> [EXERCISE AIM] Copy out every line containing the word "finishes".

> [DATASET RECORDS]
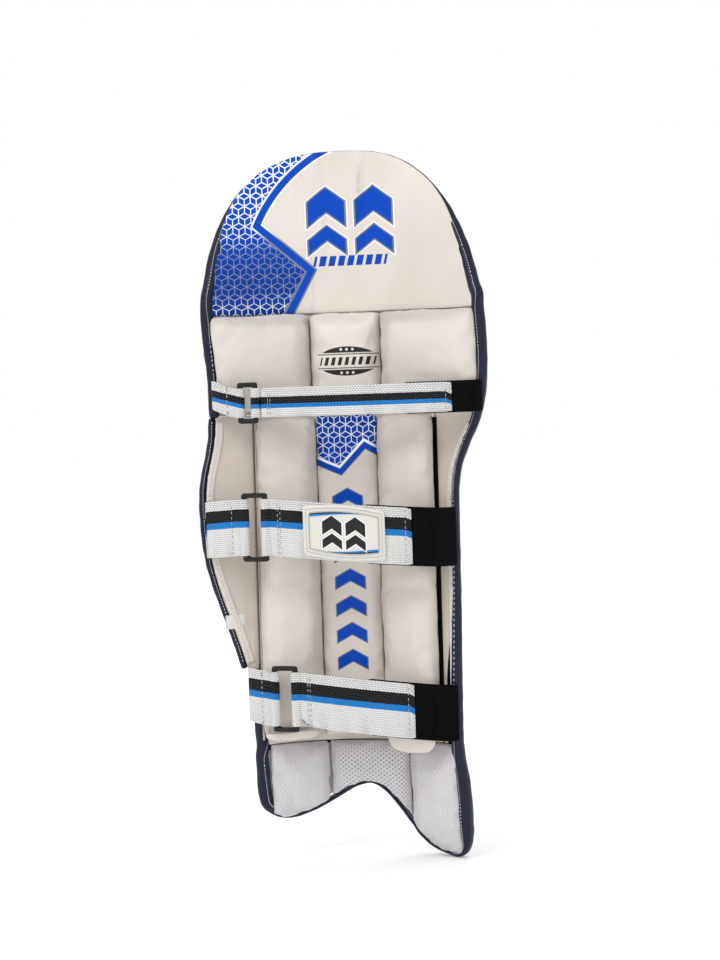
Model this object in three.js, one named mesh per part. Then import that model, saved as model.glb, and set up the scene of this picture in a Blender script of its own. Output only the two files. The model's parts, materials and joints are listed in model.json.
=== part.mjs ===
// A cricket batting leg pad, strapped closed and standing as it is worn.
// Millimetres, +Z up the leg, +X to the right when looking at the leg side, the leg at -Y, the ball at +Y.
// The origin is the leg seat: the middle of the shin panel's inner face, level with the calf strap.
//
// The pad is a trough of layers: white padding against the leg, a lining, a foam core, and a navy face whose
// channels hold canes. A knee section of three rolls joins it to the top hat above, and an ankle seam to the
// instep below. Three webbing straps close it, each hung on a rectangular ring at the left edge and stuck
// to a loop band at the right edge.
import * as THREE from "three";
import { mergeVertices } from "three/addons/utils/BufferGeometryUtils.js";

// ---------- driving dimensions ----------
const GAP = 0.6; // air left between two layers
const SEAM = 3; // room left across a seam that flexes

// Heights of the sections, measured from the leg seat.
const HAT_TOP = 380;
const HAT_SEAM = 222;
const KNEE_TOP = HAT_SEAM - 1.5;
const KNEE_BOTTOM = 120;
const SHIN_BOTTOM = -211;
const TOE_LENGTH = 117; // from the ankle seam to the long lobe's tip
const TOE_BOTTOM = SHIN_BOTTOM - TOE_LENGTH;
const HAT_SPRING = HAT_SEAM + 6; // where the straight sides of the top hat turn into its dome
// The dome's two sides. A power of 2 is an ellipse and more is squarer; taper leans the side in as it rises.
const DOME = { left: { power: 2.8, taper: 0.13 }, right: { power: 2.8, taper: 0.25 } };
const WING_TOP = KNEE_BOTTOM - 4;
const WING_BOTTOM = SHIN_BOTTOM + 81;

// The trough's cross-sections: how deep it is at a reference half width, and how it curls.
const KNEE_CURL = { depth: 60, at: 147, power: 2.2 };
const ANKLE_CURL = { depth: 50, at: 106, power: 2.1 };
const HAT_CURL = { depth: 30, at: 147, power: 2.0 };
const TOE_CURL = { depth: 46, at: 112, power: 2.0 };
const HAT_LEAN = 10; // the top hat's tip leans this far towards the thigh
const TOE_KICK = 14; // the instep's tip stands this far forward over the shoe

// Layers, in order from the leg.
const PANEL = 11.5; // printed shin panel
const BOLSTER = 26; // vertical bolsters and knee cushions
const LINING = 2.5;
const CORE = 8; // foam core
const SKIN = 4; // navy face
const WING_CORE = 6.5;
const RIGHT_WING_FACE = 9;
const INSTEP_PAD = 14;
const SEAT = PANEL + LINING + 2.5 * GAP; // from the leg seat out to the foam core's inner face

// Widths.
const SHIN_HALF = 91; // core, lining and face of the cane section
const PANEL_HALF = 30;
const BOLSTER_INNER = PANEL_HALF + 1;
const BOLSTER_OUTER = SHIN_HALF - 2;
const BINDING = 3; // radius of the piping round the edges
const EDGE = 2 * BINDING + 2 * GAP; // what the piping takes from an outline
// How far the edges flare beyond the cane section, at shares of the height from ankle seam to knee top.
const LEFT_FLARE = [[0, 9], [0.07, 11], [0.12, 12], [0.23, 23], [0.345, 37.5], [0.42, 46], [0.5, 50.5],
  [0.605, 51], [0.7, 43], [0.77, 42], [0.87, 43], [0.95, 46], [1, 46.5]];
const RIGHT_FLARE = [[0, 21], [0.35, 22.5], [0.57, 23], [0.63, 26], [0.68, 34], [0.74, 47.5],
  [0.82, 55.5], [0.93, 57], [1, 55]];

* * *

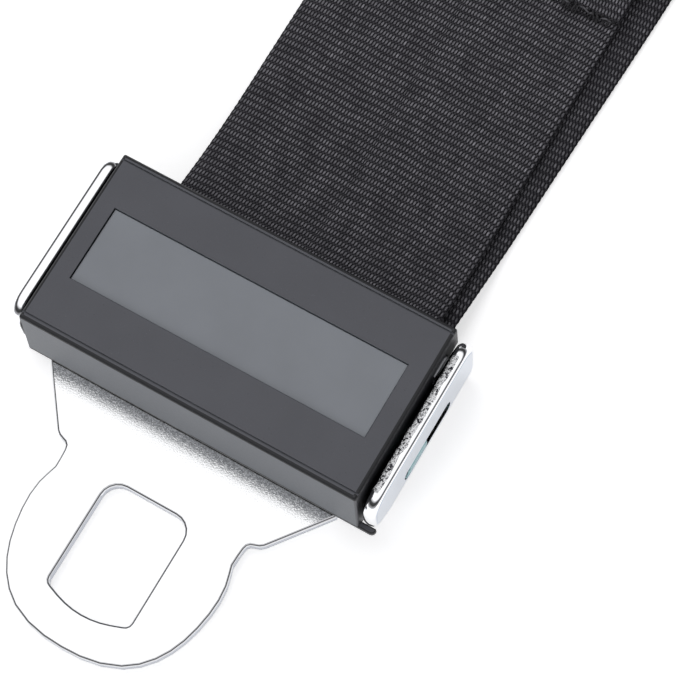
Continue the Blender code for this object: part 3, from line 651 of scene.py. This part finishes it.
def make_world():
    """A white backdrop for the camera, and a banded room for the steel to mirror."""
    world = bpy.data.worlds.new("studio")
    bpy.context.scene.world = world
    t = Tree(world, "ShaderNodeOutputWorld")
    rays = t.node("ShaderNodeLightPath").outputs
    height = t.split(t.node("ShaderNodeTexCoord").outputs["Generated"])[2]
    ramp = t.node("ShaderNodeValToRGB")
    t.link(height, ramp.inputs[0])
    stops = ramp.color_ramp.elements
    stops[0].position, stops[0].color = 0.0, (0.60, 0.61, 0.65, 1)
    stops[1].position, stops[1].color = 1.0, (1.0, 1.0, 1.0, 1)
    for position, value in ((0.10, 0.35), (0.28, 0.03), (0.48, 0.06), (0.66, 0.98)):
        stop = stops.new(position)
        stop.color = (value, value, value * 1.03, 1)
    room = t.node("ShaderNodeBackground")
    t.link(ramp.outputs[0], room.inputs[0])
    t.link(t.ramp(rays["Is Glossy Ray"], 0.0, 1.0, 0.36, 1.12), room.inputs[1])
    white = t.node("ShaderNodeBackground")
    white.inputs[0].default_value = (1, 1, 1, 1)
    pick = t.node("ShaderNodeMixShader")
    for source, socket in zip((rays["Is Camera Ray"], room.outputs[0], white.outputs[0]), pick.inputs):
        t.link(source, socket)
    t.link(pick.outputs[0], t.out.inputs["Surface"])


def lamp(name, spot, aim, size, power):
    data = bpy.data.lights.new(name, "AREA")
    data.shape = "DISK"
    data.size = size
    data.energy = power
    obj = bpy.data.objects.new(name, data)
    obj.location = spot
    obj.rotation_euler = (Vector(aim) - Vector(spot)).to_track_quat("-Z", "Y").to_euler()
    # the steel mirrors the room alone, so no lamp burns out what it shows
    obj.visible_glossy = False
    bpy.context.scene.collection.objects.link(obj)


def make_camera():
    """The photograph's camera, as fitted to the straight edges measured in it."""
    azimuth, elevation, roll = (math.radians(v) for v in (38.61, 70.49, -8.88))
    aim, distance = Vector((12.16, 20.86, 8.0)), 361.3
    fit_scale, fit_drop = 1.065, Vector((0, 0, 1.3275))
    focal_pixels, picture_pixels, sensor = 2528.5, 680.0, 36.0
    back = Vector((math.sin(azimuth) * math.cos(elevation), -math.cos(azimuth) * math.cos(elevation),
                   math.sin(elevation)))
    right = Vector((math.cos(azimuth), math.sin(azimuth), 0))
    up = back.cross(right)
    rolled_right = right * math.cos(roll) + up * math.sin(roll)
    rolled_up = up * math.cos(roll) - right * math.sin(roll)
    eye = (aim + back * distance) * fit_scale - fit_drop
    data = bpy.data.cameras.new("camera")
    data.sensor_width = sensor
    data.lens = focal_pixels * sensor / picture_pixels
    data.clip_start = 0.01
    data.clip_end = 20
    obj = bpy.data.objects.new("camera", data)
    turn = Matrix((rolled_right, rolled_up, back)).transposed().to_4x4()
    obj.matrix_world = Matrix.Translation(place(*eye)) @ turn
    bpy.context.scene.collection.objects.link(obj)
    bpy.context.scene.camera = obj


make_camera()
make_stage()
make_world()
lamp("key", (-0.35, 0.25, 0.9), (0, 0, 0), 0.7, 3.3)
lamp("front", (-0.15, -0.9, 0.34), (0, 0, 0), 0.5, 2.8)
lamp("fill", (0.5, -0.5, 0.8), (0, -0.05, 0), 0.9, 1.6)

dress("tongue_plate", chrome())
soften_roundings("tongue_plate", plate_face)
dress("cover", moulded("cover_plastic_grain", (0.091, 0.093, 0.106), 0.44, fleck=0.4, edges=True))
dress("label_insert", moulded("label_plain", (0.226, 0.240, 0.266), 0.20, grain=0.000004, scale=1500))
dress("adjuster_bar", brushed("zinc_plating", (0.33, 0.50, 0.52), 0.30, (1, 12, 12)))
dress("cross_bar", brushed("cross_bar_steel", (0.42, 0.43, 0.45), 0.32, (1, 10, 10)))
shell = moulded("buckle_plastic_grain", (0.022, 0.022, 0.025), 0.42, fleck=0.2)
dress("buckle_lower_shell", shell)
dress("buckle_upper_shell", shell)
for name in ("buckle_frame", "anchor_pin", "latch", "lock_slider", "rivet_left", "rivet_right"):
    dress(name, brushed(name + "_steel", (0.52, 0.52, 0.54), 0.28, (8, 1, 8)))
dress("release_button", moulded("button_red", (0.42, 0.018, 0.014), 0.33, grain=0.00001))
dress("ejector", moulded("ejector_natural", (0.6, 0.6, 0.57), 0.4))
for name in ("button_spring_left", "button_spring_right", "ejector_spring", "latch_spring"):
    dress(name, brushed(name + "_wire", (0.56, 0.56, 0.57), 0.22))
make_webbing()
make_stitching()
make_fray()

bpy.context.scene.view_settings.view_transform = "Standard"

...

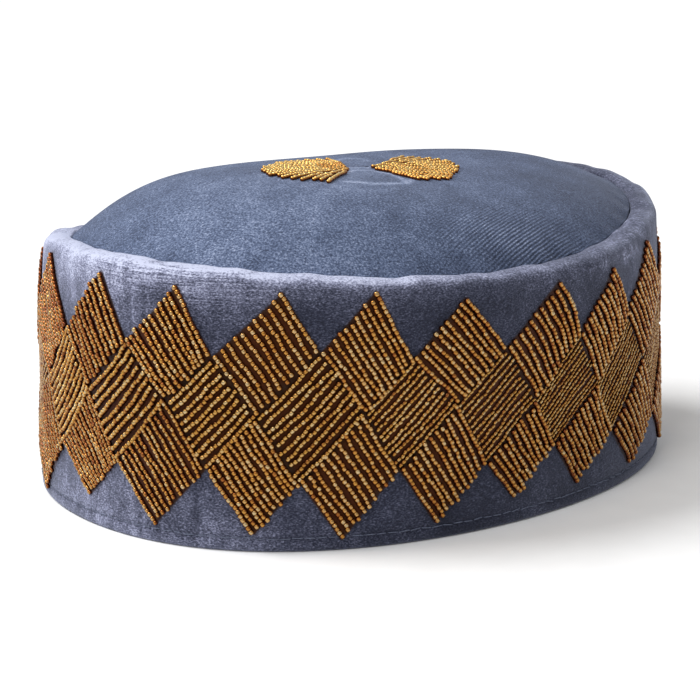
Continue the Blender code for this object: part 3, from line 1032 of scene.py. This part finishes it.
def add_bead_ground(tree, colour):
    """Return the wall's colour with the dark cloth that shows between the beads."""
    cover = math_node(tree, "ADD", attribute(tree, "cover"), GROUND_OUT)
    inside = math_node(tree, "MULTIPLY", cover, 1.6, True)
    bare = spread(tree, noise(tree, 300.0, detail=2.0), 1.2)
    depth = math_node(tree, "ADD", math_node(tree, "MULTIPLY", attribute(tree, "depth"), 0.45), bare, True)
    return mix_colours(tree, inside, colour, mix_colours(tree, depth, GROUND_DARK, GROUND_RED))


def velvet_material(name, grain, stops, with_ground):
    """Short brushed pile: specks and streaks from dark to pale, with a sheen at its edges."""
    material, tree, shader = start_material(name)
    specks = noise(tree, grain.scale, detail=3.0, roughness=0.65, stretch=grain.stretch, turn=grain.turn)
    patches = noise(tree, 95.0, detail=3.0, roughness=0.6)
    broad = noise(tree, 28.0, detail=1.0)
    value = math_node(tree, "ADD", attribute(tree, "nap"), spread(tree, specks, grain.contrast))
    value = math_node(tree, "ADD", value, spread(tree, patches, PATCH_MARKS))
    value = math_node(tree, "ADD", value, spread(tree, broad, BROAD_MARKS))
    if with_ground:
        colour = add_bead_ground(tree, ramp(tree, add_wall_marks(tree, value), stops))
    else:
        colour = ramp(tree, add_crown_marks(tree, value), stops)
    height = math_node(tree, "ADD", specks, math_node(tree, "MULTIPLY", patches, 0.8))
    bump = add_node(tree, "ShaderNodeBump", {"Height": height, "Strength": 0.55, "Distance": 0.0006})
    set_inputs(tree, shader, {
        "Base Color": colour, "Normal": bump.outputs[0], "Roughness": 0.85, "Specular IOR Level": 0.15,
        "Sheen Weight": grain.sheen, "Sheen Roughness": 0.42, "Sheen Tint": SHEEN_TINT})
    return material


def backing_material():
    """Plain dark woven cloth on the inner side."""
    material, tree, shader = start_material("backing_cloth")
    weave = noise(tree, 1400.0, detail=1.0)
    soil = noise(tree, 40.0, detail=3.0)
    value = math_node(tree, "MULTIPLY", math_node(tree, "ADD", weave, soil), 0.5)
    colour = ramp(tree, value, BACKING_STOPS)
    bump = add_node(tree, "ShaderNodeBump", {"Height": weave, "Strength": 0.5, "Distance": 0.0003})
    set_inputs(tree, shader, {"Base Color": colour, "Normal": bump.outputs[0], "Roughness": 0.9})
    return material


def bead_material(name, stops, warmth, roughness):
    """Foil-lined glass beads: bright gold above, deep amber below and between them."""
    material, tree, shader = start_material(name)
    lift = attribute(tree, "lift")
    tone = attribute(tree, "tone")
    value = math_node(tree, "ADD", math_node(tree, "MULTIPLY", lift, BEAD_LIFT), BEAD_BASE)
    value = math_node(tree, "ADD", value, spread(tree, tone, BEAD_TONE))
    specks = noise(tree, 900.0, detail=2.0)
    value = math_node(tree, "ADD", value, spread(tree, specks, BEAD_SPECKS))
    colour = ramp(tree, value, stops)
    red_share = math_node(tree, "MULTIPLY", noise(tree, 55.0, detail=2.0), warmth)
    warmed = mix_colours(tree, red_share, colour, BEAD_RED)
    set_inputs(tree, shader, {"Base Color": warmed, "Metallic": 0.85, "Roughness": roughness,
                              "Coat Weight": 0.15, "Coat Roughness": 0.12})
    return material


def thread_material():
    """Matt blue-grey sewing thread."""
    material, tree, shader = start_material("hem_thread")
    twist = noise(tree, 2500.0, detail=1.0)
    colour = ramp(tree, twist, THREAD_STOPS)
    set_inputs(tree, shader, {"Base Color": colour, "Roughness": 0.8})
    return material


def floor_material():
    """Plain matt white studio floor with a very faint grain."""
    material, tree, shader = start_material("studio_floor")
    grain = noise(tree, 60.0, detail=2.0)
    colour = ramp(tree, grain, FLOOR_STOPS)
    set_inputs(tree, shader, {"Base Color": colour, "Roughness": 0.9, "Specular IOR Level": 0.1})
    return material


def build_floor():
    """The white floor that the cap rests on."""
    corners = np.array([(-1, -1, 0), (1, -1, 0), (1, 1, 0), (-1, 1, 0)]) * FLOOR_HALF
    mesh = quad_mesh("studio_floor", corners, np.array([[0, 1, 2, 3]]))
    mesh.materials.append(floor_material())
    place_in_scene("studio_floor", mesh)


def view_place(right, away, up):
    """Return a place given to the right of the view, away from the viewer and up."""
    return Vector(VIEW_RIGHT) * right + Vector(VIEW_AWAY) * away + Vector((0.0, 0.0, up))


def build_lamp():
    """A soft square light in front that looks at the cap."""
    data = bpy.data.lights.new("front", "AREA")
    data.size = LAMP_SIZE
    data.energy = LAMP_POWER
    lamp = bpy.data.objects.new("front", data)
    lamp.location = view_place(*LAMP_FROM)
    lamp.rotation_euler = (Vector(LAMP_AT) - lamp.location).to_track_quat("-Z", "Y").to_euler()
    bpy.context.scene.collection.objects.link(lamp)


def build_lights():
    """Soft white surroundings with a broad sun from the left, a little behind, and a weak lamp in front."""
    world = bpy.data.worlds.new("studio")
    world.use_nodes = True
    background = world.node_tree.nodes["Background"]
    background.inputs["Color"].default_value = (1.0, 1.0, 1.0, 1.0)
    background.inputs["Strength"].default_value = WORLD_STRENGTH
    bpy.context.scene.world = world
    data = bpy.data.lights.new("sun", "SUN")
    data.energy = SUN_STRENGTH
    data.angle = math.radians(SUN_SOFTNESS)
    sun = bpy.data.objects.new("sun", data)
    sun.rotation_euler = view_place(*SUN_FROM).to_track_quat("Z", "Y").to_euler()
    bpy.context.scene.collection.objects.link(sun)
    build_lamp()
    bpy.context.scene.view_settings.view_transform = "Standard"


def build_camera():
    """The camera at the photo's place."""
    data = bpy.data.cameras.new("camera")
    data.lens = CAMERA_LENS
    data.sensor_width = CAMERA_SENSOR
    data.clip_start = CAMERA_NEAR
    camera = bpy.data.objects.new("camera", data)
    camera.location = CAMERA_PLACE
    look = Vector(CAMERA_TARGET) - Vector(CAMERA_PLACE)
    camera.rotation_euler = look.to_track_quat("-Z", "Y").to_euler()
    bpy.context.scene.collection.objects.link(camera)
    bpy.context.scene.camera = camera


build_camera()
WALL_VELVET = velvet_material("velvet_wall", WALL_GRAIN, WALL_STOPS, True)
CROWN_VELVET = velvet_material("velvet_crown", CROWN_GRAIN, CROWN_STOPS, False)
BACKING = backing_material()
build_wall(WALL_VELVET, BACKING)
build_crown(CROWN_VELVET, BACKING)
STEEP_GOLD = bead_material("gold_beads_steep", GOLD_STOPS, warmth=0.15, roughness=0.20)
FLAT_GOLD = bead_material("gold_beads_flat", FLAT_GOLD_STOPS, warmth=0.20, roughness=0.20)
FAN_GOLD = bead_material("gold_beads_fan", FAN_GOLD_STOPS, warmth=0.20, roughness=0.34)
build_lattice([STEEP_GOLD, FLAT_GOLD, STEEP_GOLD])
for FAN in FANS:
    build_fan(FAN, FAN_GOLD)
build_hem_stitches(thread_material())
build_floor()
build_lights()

> [SOLUTION TO THIS PROBLEM]
Continue the Blender code for this object: part 3, from line 651 of scene.py. This part finishes it.
Continue the Blender code for this object: part 3, from line 1032 of scene.py. This part finishes it.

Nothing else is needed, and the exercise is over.